§ **Brief**
Of all the lines in the material below, how many include the string "points"? Give the number only.

§ **Data provided**
#####

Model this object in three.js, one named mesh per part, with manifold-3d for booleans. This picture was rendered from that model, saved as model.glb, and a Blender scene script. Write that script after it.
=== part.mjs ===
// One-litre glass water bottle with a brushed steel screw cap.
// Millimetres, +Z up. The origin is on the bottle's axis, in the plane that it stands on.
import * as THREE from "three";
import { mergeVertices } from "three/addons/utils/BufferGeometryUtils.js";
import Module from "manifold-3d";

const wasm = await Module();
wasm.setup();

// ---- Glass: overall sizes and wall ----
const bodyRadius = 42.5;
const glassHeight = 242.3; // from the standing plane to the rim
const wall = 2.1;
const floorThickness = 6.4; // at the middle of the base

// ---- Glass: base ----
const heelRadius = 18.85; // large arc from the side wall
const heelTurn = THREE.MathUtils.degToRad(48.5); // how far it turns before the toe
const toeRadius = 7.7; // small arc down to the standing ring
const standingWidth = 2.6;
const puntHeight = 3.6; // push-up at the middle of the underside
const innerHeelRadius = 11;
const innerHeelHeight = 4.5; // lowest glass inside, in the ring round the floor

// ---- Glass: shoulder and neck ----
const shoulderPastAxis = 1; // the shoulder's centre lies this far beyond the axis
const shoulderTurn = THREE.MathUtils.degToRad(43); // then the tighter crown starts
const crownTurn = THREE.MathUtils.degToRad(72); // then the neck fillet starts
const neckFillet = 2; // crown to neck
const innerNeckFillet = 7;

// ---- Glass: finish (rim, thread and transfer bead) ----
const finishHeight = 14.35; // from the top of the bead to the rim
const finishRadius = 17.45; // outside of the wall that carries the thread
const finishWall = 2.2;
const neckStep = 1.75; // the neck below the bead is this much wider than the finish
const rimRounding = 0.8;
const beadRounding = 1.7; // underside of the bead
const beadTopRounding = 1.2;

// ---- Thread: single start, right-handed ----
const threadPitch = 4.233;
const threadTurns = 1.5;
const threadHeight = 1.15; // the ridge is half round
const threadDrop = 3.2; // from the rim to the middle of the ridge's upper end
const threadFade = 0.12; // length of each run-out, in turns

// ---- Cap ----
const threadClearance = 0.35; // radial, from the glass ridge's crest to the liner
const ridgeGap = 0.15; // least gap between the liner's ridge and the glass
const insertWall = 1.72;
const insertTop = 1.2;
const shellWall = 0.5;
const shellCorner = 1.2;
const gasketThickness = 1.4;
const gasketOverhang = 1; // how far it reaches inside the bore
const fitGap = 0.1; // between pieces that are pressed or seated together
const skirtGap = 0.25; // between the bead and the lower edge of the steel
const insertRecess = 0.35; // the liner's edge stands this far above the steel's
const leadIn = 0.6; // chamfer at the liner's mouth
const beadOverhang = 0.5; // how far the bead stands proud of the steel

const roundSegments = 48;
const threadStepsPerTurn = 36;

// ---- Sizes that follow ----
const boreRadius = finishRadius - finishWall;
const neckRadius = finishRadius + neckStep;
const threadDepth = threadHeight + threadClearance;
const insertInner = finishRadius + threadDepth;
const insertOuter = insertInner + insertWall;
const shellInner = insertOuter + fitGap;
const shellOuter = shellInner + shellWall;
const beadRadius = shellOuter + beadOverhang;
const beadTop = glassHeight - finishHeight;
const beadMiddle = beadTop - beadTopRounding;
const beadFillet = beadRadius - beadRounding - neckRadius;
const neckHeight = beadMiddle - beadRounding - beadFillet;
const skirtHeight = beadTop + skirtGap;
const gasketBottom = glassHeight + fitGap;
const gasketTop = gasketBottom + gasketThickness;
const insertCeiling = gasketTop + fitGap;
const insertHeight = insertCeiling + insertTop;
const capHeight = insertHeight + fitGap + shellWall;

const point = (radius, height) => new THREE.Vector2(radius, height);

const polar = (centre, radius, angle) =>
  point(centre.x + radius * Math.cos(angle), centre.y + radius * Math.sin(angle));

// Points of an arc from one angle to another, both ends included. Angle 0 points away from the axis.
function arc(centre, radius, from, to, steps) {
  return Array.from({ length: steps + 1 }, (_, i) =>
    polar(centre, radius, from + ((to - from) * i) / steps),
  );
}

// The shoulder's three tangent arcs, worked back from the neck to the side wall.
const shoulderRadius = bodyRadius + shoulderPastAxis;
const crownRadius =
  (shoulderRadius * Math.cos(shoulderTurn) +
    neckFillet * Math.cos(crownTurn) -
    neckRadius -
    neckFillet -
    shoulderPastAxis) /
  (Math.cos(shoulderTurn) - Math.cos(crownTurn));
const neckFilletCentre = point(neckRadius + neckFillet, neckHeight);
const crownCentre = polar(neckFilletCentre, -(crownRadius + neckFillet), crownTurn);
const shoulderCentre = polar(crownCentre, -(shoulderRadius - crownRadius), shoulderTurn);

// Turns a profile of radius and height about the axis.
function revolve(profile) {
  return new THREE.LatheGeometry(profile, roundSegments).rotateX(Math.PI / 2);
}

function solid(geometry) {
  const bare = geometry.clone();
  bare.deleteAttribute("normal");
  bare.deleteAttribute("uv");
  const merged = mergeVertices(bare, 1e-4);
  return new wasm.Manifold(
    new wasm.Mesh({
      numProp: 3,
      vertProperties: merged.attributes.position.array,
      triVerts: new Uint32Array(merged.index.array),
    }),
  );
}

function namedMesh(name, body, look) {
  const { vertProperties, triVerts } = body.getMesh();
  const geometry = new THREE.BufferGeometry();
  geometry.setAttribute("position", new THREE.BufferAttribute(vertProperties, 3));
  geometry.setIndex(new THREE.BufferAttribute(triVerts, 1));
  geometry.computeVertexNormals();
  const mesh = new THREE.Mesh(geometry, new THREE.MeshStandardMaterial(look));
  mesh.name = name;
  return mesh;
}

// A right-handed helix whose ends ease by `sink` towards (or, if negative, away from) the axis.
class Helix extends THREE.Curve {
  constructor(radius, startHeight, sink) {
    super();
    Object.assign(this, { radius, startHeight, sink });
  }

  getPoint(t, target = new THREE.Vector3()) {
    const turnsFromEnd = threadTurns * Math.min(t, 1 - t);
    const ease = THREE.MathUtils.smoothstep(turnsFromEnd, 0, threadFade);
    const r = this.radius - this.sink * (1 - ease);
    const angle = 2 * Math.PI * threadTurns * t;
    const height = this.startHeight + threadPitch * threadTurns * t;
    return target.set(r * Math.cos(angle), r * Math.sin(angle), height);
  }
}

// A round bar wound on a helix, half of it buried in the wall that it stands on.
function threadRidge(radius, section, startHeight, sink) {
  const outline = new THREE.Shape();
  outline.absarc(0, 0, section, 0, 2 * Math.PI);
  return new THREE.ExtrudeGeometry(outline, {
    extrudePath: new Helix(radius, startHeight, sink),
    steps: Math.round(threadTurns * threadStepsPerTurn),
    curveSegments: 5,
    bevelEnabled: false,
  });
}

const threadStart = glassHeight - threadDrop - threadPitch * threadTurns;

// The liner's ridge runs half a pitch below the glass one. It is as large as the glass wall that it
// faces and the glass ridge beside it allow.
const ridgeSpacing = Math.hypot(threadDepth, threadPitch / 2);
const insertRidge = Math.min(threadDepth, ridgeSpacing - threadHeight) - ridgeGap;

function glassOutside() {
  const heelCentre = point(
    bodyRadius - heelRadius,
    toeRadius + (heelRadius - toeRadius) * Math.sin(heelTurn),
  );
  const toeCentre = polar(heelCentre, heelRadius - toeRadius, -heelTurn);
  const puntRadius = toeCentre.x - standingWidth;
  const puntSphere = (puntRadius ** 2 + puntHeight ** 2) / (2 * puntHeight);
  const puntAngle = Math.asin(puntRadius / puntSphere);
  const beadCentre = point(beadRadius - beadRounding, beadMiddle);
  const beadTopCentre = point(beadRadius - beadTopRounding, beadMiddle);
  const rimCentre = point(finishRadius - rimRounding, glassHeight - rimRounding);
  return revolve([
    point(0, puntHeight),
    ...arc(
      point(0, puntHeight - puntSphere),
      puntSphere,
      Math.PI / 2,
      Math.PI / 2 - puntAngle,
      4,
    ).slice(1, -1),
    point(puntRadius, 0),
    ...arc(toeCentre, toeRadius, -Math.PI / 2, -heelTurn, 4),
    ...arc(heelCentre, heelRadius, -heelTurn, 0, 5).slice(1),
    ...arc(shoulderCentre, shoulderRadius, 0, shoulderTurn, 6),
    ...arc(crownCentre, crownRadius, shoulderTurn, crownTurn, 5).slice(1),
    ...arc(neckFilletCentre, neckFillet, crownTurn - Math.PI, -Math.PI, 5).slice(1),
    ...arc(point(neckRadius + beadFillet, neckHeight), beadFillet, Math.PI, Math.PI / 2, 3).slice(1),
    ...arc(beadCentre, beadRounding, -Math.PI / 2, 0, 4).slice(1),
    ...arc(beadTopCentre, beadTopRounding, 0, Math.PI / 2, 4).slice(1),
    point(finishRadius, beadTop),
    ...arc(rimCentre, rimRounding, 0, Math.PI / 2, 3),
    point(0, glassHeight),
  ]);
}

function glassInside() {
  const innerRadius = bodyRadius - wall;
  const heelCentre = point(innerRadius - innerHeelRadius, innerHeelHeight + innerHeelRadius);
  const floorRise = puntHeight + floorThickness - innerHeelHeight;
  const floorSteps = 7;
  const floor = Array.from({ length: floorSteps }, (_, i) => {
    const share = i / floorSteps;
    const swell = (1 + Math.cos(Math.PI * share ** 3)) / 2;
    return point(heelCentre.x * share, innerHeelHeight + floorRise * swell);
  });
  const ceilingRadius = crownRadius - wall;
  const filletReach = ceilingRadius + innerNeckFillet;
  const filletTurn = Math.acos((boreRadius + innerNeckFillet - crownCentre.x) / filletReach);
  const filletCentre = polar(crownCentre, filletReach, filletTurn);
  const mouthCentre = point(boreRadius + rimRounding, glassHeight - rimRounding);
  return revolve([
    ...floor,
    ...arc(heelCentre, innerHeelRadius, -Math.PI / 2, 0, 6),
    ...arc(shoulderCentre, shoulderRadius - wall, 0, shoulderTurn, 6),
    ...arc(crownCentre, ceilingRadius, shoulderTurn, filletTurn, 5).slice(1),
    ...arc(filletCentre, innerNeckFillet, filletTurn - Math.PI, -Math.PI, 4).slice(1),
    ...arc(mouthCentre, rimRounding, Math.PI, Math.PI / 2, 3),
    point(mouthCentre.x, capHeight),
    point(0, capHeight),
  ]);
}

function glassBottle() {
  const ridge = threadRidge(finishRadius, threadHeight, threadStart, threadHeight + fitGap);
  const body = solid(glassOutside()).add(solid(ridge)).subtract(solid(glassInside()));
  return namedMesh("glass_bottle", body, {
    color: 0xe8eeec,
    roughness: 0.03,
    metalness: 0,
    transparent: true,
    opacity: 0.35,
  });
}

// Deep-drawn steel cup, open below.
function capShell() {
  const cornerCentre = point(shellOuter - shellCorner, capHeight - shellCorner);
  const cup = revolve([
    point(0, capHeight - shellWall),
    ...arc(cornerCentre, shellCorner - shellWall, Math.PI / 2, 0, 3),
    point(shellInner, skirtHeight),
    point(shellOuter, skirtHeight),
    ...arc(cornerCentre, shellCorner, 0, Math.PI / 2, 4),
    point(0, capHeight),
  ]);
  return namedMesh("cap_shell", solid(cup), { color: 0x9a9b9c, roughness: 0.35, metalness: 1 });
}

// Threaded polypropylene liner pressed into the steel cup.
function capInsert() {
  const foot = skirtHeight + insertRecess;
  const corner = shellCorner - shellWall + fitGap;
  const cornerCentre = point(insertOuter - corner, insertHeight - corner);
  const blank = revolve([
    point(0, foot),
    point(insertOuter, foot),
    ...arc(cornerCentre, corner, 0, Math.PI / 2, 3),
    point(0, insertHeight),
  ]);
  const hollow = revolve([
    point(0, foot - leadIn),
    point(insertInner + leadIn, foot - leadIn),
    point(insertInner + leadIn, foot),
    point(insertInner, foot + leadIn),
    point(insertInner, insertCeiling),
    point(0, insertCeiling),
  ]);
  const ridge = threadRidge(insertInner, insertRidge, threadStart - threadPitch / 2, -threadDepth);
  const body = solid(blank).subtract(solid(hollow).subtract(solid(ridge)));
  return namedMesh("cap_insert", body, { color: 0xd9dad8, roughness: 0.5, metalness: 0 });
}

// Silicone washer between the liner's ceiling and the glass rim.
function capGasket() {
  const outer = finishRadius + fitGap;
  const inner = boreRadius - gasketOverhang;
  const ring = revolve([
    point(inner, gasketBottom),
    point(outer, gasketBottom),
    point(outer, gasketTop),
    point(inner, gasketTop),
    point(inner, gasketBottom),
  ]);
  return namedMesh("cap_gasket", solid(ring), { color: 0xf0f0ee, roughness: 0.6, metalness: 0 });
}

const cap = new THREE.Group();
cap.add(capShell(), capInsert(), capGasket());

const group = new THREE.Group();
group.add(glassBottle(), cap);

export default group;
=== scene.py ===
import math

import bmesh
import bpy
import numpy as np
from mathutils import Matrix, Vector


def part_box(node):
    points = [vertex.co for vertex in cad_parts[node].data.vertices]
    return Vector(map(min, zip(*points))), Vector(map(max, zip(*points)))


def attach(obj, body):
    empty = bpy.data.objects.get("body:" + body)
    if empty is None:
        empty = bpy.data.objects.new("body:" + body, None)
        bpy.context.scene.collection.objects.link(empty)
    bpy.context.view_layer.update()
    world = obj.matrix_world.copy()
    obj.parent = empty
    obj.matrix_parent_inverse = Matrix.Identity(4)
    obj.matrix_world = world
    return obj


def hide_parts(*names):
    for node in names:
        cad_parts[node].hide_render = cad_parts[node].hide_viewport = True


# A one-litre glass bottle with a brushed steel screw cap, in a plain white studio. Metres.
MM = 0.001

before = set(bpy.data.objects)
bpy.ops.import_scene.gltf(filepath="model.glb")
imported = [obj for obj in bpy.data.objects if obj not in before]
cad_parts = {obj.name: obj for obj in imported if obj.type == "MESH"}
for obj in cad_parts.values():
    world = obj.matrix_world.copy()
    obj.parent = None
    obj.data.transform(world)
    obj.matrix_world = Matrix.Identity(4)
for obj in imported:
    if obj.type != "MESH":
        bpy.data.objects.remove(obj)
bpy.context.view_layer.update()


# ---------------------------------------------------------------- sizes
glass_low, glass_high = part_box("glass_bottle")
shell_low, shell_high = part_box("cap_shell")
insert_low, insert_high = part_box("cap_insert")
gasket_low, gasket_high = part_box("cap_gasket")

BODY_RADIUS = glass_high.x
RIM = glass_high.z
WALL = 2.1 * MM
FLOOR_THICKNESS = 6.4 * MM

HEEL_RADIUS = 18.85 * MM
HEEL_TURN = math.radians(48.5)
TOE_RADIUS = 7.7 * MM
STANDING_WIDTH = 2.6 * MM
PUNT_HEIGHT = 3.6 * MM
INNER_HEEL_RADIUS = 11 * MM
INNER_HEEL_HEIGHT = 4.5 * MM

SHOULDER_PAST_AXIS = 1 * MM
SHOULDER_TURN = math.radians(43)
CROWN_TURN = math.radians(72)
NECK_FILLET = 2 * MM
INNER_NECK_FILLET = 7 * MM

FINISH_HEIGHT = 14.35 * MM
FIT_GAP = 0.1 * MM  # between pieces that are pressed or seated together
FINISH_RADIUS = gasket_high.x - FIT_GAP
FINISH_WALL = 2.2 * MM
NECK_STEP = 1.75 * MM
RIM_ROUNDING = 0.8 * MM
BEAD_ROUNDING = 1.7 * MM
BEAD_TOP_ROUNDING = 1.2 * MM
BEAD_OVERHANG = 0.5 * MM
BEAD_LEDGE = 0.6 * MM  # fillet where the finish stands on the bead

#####

§ **Task output**
3